India mandates registering chip imports, but move may delay shipments

India chip imports
Large group of cardboard boxes connected to microchip. 3D illustration.

The Indian government has started tracking chip and processor imports to the country by making import registration mandatory for chipmakers. The new order also covers a range of electronic integrated circuits under the chip imports monitoring system (CHIMS) from August 1.

Experts said that the move is in line with the Indian government’s ongoing assessment of the viability of setting up semiconductor fab in the country. While the move will help authorities capture various data that may help in policymaking, experts fear that it may also create import hurdles for companies due to extra checks on companies.

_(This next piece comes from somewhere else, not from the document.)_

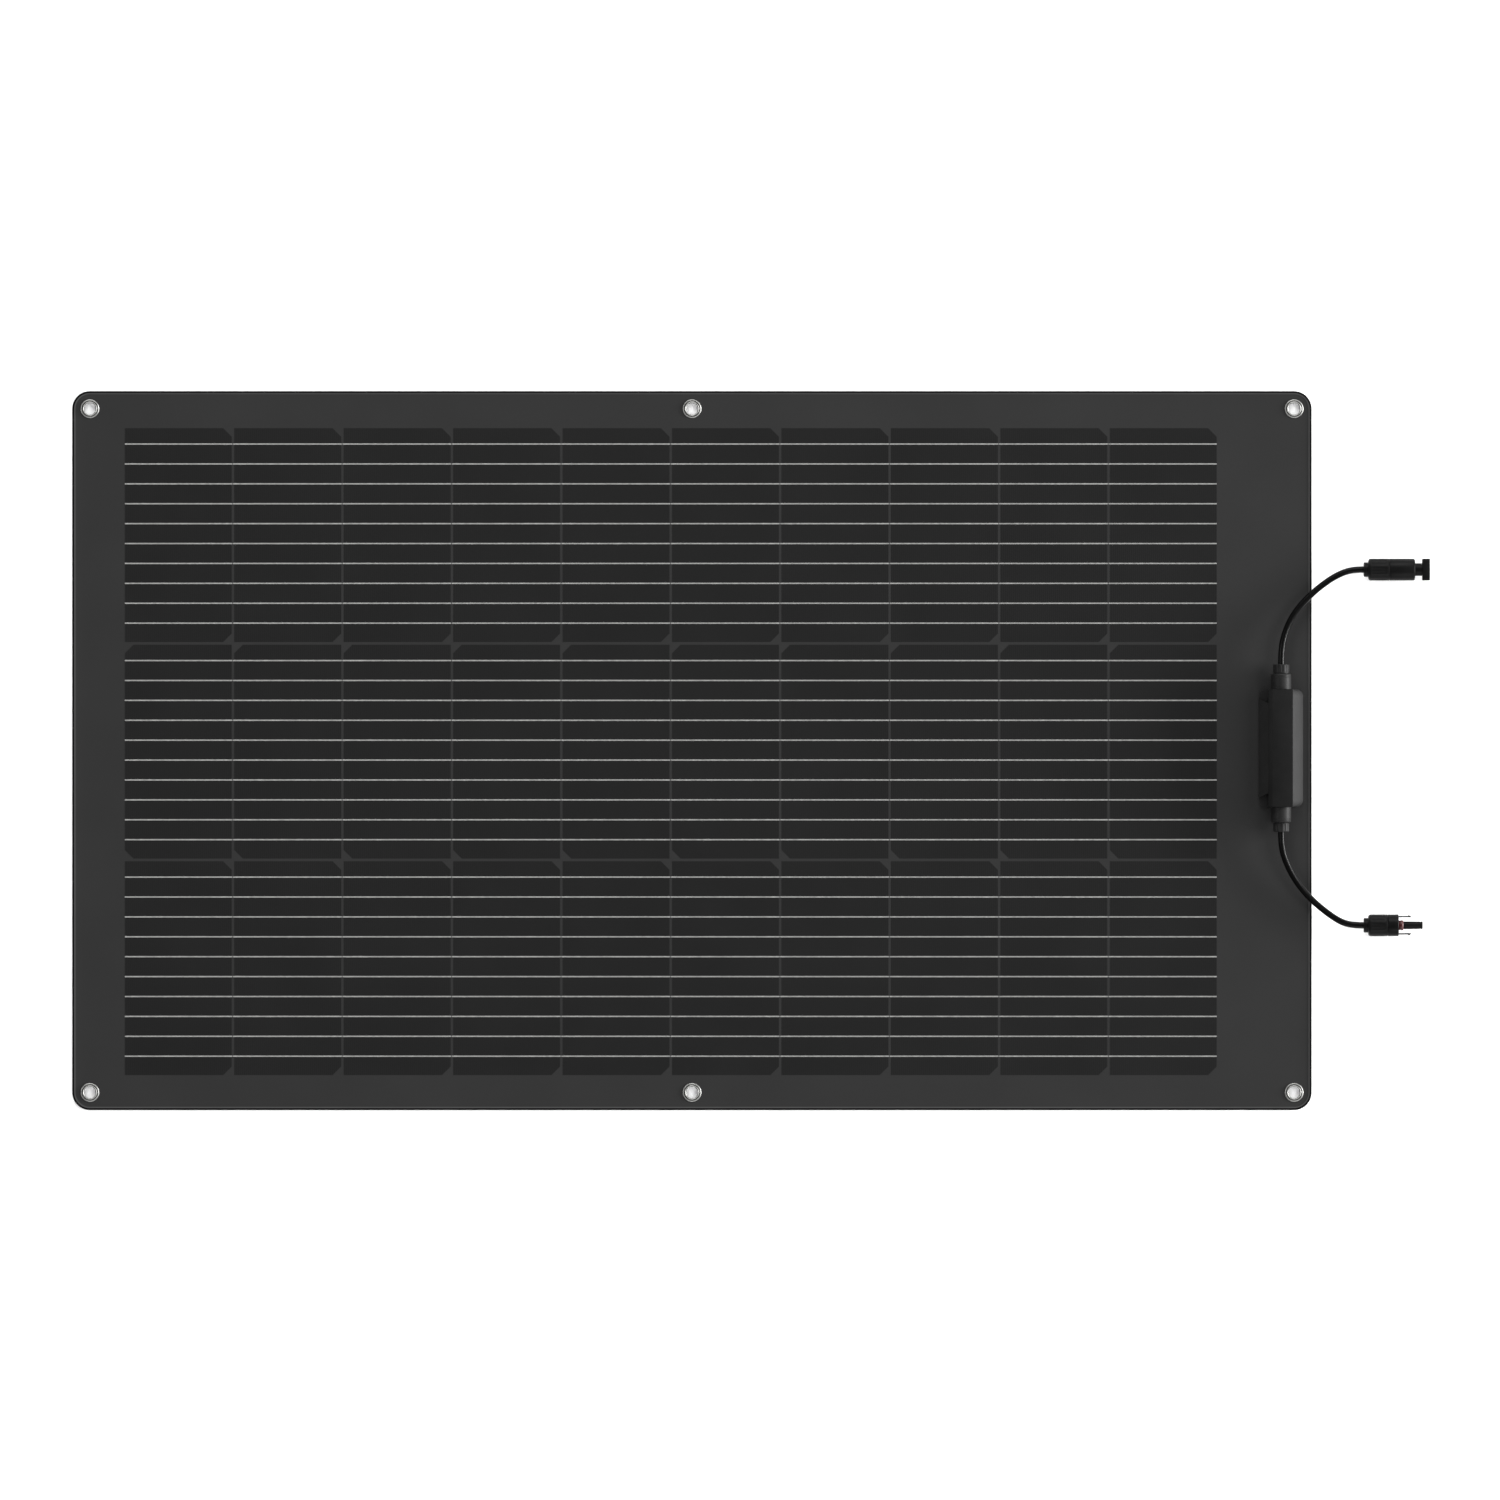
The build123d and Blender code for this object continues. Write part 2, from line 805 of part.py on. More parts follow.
def arc_radii(points):
    """Radius at each inner point: arc_share of the shorter run over the half turn's tangent."""
    vectors = [Vector(*b) - Vector(*a) for a, b in zip(points, points[1:])]
    radii = []
    for before, after in zip(vectors, vectors[1:]):
        half_turn = radians(before.get_angle(after)) / 2
        radii.append(arc_share * min(before.length, after.length) / tan(half_turn))
    return radii


def make_cable(offsets, name):
    points = [(box_x + x, box_y + y, z) for x, y, z in offsets]
    radii = arc_radii(points)
    start_plane = Plane(origin=points[0], z_dir=Vector(*points[1]) - Vector(*points[0]))
    with BuildPart() as cable:
        with BuildLine() as path:
            FilletPolyline(*points, radius=radii)
        with BuildSketch(start_plane):
            Circle(cable_radius)
        sweep(path=path.wires()[0])
    length = path.wires()[0].length
    expected = pi * cable_radius**2 * length
    print(name, "length", round(length, 2), "radii", [round(r, 1) for r in radii])
    print(name, "volume over section times length", round(cable.part.volume / expected, 5))
    return save(cable, name)


# Connectors


def make_connector_nut(axis_y, body_start, name):
    nut_end = body_start - joint_gap
    flute_length = nut_end - nut_flute_margin - nut_flute_start
    with BuildPart() as nut:
        with BuildSketch(connector_plane(axis_y, collar_length)):
            Circle(connector_radius)
        extrude(amount=nut_end - collar_length)
        fillet(nut.faces().sort_by(Axis.X)[0].edges(), radius=nut_fillet)
        with BuildSketch(connector_plane(axis_y, nut_flute_start)):
            with PolarLocations(connector_radius + nut_flute_radius / 4, nut_flutes):
                Circle(nut_flute_radius)
        extrude(amount=flute_length, mode=Mode.SUBTRACT)
        with BuildSketch(connector_plane(axis_y, 0)):
            Circle(collar_radius)
        extrude(amount=collar_length)
        with BuildSketch(connector_plane(axis_y, nut_floor)):
            Circle(nut_thread_radius)
        extrude(amount=nut_end - nut_floor, mode=Mode.SUBTRACT)
        with BuildSketch(connector_plane(axis_y, 0)):
            Circle(slide_bore_radius)
        extrude(amount=nut_floor, mode=Mode.SUBTRACT)
    return save(nut, name)


def make_ring(axis_y, start, end, outer_radius, inner_radius, name):
    with BuildPart() as ring:
        with BuildSketch(connector_plane(axis_y, start)):
            Circle(outer_radius)
            Circle(inner_radius, mode=Mode.SUBTRACT)
        extrude(amount=end - start)
    return save(ring, name)


def make_cable_tail(axis_y, name):
    with BuildPart() as tail:
        with BuildSketch(connector_plane(axis_y, 0)):
            Circle(cable_radius)
        extrude(amount=contact_start - contact_margin())
    return save(tail, name)


def contact_margin():
    return contact_bore_radius - contact_radius


def make_female_housing():
    with BuildPart() as female_housing:
        with BuildSketch(connector_plane(female_y, female_body_start)):
            Circle(connector_radius)
        extrude(amount=female_body_end - female_body_start)
        fillet(female_housing.faces().sort_by(Axis.X)[-1].edges(), radius=female_edge_fillet)
        with BuildSketch(connector_plane(female_y, spigot_start)):
            Circle(spigot_radius)
        extrude(amount=female_body_start - spigot_start)
        with BuildSketch(connector_plane(female_y, female_body_end)):
            Circle(neck_radius)
        extrude(amount=end_block_start - female_body_end)
        with BuildSketch(connector_plane(female_y, end_block_start)):
            RectangleRounded(2 * connector_radius, end_block_height, end_block_fillet)
        extrude(amount=female_end - end_block_start)
        with BuildSketch(connector_plane(female_y, end_block_start)):
            with Locations((arm_offset, 0), (-arm_offset, 0)):
                Rectangle(latch_slot_width, latch_slot_height)
        extrude(amount=female_end - end_block_start, mode=Mode.SUBTRACT)
        with BuildSketch(connector_plane(female_y, socket_floor)):
            Circle(socket_radius)
        extrude(amount=female_end - socket_floor, mode=Mode.SUBTRACT)
        with BuildSketch(connector_plane(female_y, contact_start)):
            Circle(contact_bore_radius)
        extrude(amount=socket_floor - contact_start, mode=Mode.SUBTRACT)
        with BuildSketch(connector_plane(female_y, spigot_start)):
            Circle(seal_bore_radius)
        extrude(amount=contact_start - spigot_start, mode=Mode.SUBTRACT)
    return save(female_housing, "female_housing")


def make_pin_contact():
    with BuildPart() as pin_contact:
        with BuildSketch(connector_plane(female_y, contact_start - contact_margin())):
            Circle(contact_radius)
        extrude(amount=socket_floor - contact_start)
        with BuildSketch(connector_plane(female_y, contact_start)):
            Circle(pin_radius)
        extrude(amount=pin_end - contact_start)
        chamfer(pin_contact.faces().sort_by(Axis.X)[-1].edges(), length=pin_radius / 3)
    return save(pin_contact, "pin_contact")


def make_male_housing():
    with BuildPart() as male_housing:
        with BuildSketch(connector_plane(male_y, male_body_start)):
            Circle(connector_radius)
        extrude(amount=male_body_end - male_body_start)
        fillet(male_housing.faces().sort_by(Axis.X)[-1].edges(), radius=male_edge_fillet)
        with BuildSketch(connector_plane(male_y, spigot_start)):
            Circle(spigot_radius)
        extrude(amount=male_body_start - spigot_start)
        with BuildSketch(connector_plane(male_y, male_body_end)):
            Circle(barrel_radius)
        extrude(amount=barrel_end - male_body_end)
        with BuildSketch(connector_plane(male_y, contact_start)):
            Circle(barrel_mouth_radius)
        extrude(amount=barrel_end - contact_start, mode=Mode.SUBTRACT)
        with BuildSketch(connector_plane(male_y, contact_start)):
            Circle(contact_bore_radius)
        extrude(amount=socket_contact_end + contact_margin() - contact_start, mode=Mode.SUBTRACT)
        with BuildSketch(connector_plane(male_y, spigot_start)):
            Circle(seal_bore_radius)
        extrude(amount=contact_start - spigot_start, mode=Mode.SUBTRACT)
    return save(male_housing, "male_housing")


def make_socket_contact():
    with BuildPart() as socket_contact:
        with BuildSketch(connector_plane(male_y, contact_start - contact_margin())):
            Circle(contact_radius)
        extrude(amount=socket_contact_end - contact_start + contact_margin())
        with BuildSketch(connector_plane(male_y, socket_floor)):
            Circle(socket_contact_bore)
        extrude(amount=socket_contact_end - socket_floor, mode=Mode.SUBTRACT)
    return save(socket_contact, "socket_contact")


def make_latch_arm(side, name):
    """Springy arm with an outward barb; side is 1 for the arm on the +Y side of the plug."""
    root = male_body_end + arm_gap
    half = arm_thickness / 2
    outline = [
        (root + half, -half),
        (arm_end, -half),
        (barb_peak, half + barb_rise),
        (barb_start, half),
        (root + half, half),
    ]
    base = Plane(
        origin=(connector_face_x, male_y + side * arm_offset, connector_z), x_dir=(1, 0, 0), z_dir=(0, 0, 1)
    )
    with BuildPart() as arm:
        with BuildSketch(base):
            Polygon(*[(x, side * y) for x, y in outline], align=None)
            with Locations((root + half, 0)):
                Circle(half)
        extrude(amount=arm_height / 2, both=True)
    return save(arm, name)


def build():
    os.makedirs("parts", exist_ok=True)
    make_back_film()
    make_board()
    cells = make_cells()
    ribbons = make_ribbons()
    strips = make_strips()
    make_rear_encapsulant((cells, ribbons, *strips))
    make_front_encapsulant(ribbons)
    make_front_film()
    make_eyelets()
    make_washers()
    make_adhesive()
    make_box_base()
    make_gasket()
    make_lid()
    make_terminal(1, "terminal_positive")
    make_terminal(-1, "terminal_negative")
    make_diode()
    make_box_tails()
    make_copper_ends()
    for side, end in ((1, "upper"), (-1, "lower")):
        make_gland_sleeve(side, f"gland_sleeve_{end}")
        make_gland_seal(side, f"gland_seal_{end}")
        make_slip_washer(side, f"slip_washer_{end}")
        make_gland_nut(side, f"gland_nut_{end}")
    make_cable(cable_upper_points, "cable_upper")
    make_cable(cable_lower_points, "cable_lower")
    connectors = ((female_y, female_body_start, "female"), (male_y, male_body_start, "male"))
    for axis_y, body_start, kind in connectors:
        make_connector_nut(axis_y, body_start, f"{kind}_nut")
        make_ring(axis_y, collet_start, collet_end, collet_radius, slide_bore_radius, f"{kind}_collet")
        make_ring(axis_y, seal_start, seal_end, seal_radius, cable_radius, f"{kind}_seal")
        make_cable_tail(axis_y, f"{kind}_cable_tail")
    make_female_housing()
    make_pin_contact()
    make_male_housing()
    make_socket_contact()
    make_ring(male_y, male_body_end, male_body_end + ring_length, ring_radius, barrel_radius, "plug_ring")
    make_latch_arm(1, "latch_arm_upper")
    make_latch_arm(-1, "latch_arm_lower")


build()
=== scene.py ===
import math

import bmesh
import bpy
from mathutils import Matrix, Vector


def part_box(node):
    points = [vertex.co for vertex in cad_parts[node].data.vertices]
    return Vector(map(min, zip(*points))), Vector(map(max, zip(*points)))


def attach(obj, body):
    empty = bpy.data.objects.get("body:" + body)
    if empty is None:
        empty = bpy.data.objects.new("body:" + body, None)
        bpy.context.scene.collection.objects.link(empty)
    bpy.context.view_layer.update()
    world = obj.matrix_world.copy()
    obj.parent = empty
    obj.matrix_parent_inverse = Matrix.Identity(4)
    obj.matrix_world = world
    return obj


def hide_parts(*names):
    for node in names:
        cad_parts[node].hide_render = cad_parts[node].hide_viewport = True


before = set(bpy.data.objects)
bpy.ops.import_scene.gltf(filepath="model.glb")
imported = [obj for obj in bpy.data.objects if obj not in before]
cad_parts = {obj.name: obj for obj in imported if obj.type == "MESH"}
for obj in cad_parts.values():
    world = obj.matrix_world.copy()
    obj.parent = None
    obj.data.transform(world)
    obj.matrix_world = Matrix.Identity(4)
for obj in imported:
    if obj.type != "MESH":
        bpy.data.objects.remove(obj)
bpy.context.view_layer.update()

mm = 0.001
along = Vector((1, 0, 0))  # the sheet's length, towards the junction box
across = Vector((0, 1, 0))
up = Vector((0, 0, 1))
hair = 1e-6  # points nearer than this are one point


# Helpers


def linear(hexColour):
    values = [int(hexColour[i:i + 2], 16) / 255 for i in (1, 3, 5)]
    return [v / 12.92 if v <= 0.04045 else ((v + 0.055) / 1.055) ** 2.4 for v in values] + [1]


def addNode(tree, kind, settings=None, links=None):
    node = tree.nodes.new(kind)
    for key, value in (settings or {}).items():
        if key in node.inputs:
            node.inputs[key].default_value = value
        else:
            setattr(node, key, value)
    for key, source in (links or {}).items():
        tree.links.new(source, node.inputs[key])
    return node


def startMaterial(name, shine):
    # shine holds what is the same all over, set on the shader's own sockets
    material = bpy.data.materials.new(name)
    material.use_nodes = True
    tree = material.node_tree
    shader = tree.nodes["Principled BSDF"]
    for key, value in shine.items():
        shader.inputs[key].default_value = value
    return material, tree, shader


def objectPlaces(tree):
    return addNode(tree, "ShaderNodeTexCoord").outputs["Object"]


def grain(tree, places, sizeMm, detail=3.0):
    return addNode(
        tree, "ShaderNodeTexNoise",
        {"Scale": 1 / (sizeMm * mm), "Detail": detail, "Roughness": 0.55}, {"Vector": places},
    ).outputs["Fac"]


def ramp(tree, value, low, high, start=0.3, end=0.7):
    node = addNode(tree, "ShaderNodeValToRGB", {}, {"Fac": value})
    node.color_ramp.elements[0].position = start
    node.color_ramp.elements[0].color = low
    node.color_ramp.elements[1].position = end
    node.color_ramp.elements[1].color = high
    return node.outputs["Color"]


def grey(value):
    return [value, value, value, 1]


def bump(tree, shader, height, distanceMm, strength):
    node = addNode(
        tree, "ShaderNodeBump", {"Distance": distanceMm * mm, "Strength": strength}, {"Height": height}
    )
    tree.links.new(node.outputs["Normal"], shader.inputs["Normal"])


def turned(section, origin, axis, steps):
    # section is (radius, distance) in millimetres, turned round the axis from its origin
    side = axis.orthogonal().normalized()
    bm = bmesh.new()
    verts = [bm.verts.new(origin + axis * d * mm + side * r * mm) for r, d in section]
    edges = [bm.edges.new(pair) for pair in zip(verts, verts[1:] + verts[:1])]
    bmesh.ops.spin(
        bm, geom=verts + edges, cent=origin, axis=axis, angle=2 * math.pi, steps=steps, use_merge=True
    )
    bmesh.ops.remove_doubles(bm, verts=bm.verts, dist=hair)
    bmesh.ops.recalc_face_normals(bm, faces=bm.faces)
    return bm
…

India’s Directorate General of Foreign Trade (DGFT), in its latest notification, said that the Chip Imports Monitoring System (CHIMS) will now require importers to submit advance information in an online system for import of items and obtain an automatic Registration Number by paying registration fee under the amended policy of integrated circuits (ICs). 

“The facility of online testing of CHIMS will be available on with effect from 01.05.2021 on a trial basis. The CHIMS will be effective from 01.08.2021,” the DGFT notification said.

A senior executive of an Indian electronics company said that by tracking IC (integrated circuit) chip import data, the Indian government could assess the viability of a semiconductor fab in the country and downstream ecosystem. 

“The idea is good, but it may lead to a lot of paperwork for the industry and red-tapism could flourish at the lowest level,” he was quoted as saying by the Economic Times.

Another executive told the publication that “large importers” can currently bypass their shipments through the green channel, where they are given priority customs clearance and speedy checks.

“But if a smooth integration with customs is not ensured, it could create a backlog of shipments on ports beginning August 1,” the second executive was quoted as saying. 

Notably, India is reportedly working on a plan to offer around $1 billion in cash to every company that sets up a semiconductor fabrication plant in the country. The country’s Ministry of Electronics and IT recently invited expressions of interest for setting up a fab in India.

The ministry said that setting up semiconductor plants is critical since India will increase its share in the global manufacturing of mobile phones, IT hardware, automotive electronics, industrial electronics, medical electronics, IoT and other devices in the near future. India aspires to have $400 billion of electronics manufacturing by the year 2025.

Interestingly, the Indian government had in 2013 tried to attract semiconductor fab companies through various incentives but failed due to a non-existent electronics manufacturing ecosystem and relevant policies.